[What the exercise asks]
Please return the full listing below without altering anything.

[Data shown]

------------------------------------------------------------

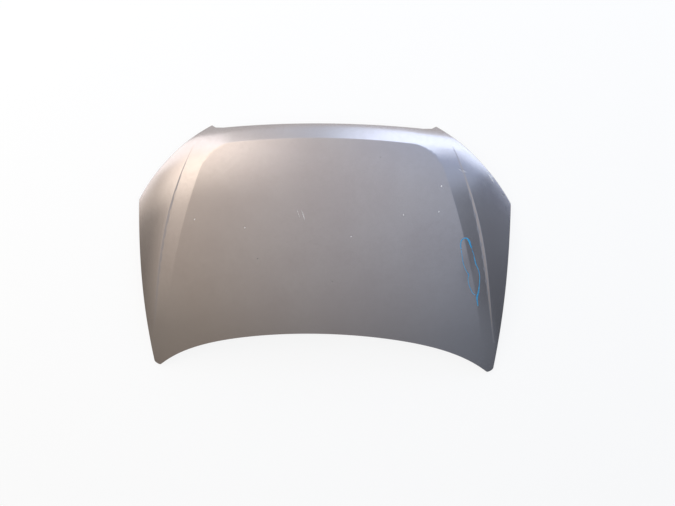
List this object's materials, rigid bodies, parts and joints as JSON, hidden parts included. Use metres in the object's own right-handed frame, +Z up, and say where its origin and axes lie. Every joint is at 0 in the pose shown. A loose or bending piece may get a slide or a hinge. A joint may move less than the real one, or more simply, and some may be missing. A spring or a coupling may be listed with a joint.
{
  "type": "car bonnet",
  "caption": "Pressed steel car bonnet: painted outer skin hemmed round a ribbed inner frame, with hinge seats, lock striker and rubber buffers.",
  "frame": {"origin": "centre of the bounding box in plan, on the floor plane that the rear corners and the front ears rest on", "axes": "+X across the car towards the right of the picture, +Y forward to the nose, +Z up through the outer face"},
  "size_m": [1.4654, 0.984, 0.1457],
  "materials": {
    "silver_paint": "silver metallic basecoat under clear coat",
    "underside_paint": "thin silver basecoat, satin",
    "zinc_steel": "zinc plated",
    "rubber": "matt black",
    "plastic": "matt black",
    "mastic": "matt grey"
  },
  "bodies": {
    "root": {"outer_skin": "silver_paint", "inner_frame": "underside_paint", "hinge_reinforcement_right": "zinc_steel", "hinge_reinforcement_left": "zinc_steel", "hinge_nut_rear_right": "zinc_steel", "hinge_nut_front_right": "zinc_steel", "hinge_nut_rear_left": "zinc_steel", "hinge_nut_front_left": "zinc_steel", "latch_reinforcement": "zinc_steel", "striker_plate": "zinc_steel", "striker_loop": "zinc_steel", "striker_bolt_right": "zinc_steel", "striker_bolt_left": "zinc_steel", "striker_nut_right": "zinc_steel", "striker_nut_left": "zinc_steel", "front_buffer_right": "rubber", "front_buffer_left": "rubber", "side_buffer_right": "rubber", "side_buffer_left": "rubber", "prop_rod_bush": "plastic", "mastic_1_right": "mastic", "mastic_1_left": "mastic", "mastic_2_right": "mastic", "mastic_2_left": "mastic", "mastic_3_right": "mastic", "mastic_3_left": "mastic", "mastic_4_right": "mastic", "mastic_4_left": "mastic", "mastic_5_right": "mastic", "mastic_5_left": "mastic", "mastic_6_right": "mastic", "mastic_6_left": "mastic", "mastic_7_right": "mastic", "mastic_7_left": "mastic"}
  },
  "joints": []
}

------------------------------------------------------------

[The answer]
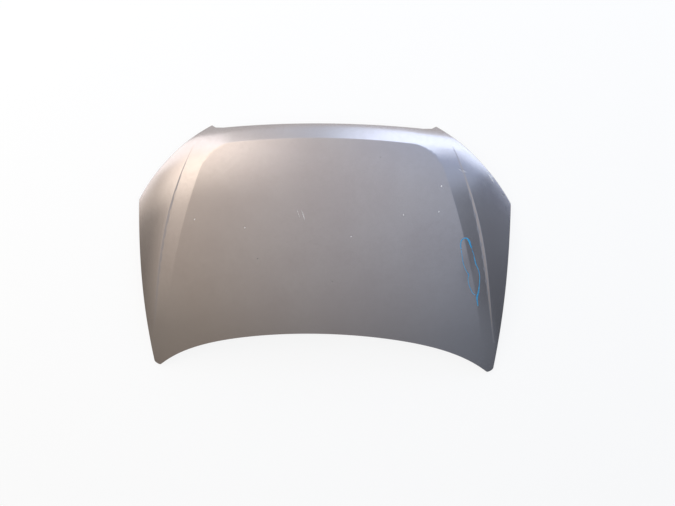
List this object's materials, rigid bodies, parts and joints as JSON, hidden parts included. Use metres in the object's own right-handed frame, +Z up, and say where its origin and axes lie. Every joint is at 0 in the pose shown. A loose or bending piece may get a slide or a hinge. A joint may move less than the real one, or more simply, and some may be missing. A spring or a coupling may be listed with a joint.
{
  "type": "car bonnet",
  "caption": "Pressed steel car bonnet: painted outer skin hemmed round a ribbed inner frame, with hinge seats, lock striker and rubber buffers.",
  "frame": {"origin": "centre of the bounding box in plan, on the floor plane that the rear corners and the front ears rest on", "axes": "+X across the car towards the right of the picture, +Y forward to the nose, +Z up through the outer face"},
  "size_m": [1.4654, 0.984, 0.1457],
  "materials": {
    "silver_paint": "silver metallic basecoat under clear coat",
    "underside_paint": "thin silver basecoat, satin",
    "zinc_steel": "zinc plated",
    "rubber": "matt black",
    "plastic": "matt black",
    "mastic": "matt grey"
  },
  "bodies": {
    "root": {"outer_skin": "silver_paint", "inner_frame": "underside_paint", "hinge_reinforcement_right": "zinc_steel", "hinge_reinforcement_left": "zinc_steel", "hinge_nut_rear_right": "zinc_steel", "hinge_nut_front_right": "zinc_steel", "hinge_nut_rear_left": "zinc_steel", "hinge_nut_front_left": "zinc_steel", "latch_reinforcement": "zinc_steel", "striker_plate": "zinc_steel", "striker_loop": "zinc_steel", "striker_bolt_right": "zinc_steel", "striker_bolt_left": "zinc_steel", "striker_nut_right": "zinc_steel", "striker_nut_left": "zinc_steel", "front_buffer_right": "rubber", "front_buffer_left": "rubber", "side_buffer_right": "rubber", "side_buffer_left": "rubber", "prop_rod_bush": "plastic", "mastic_1_right": "mastic", "mastic_1_left": "mastic", "mastic_2_right": "mastic", "mastic_2_left": "mastic", "mastic_3_right": "mastic", "mastic_3_left": "mastic", "mastic_4_right": "mastic", "mastic_4_left": "mastic", "mastic_5_right": "mastic", "mastic_5_left": "mastic", "mastic_6_right": "mastic", "mastic_6_left": "mastic", "mastic_7_right": "mastic", "mastic_7_left": "mastic"}
  },
  "joints": []
}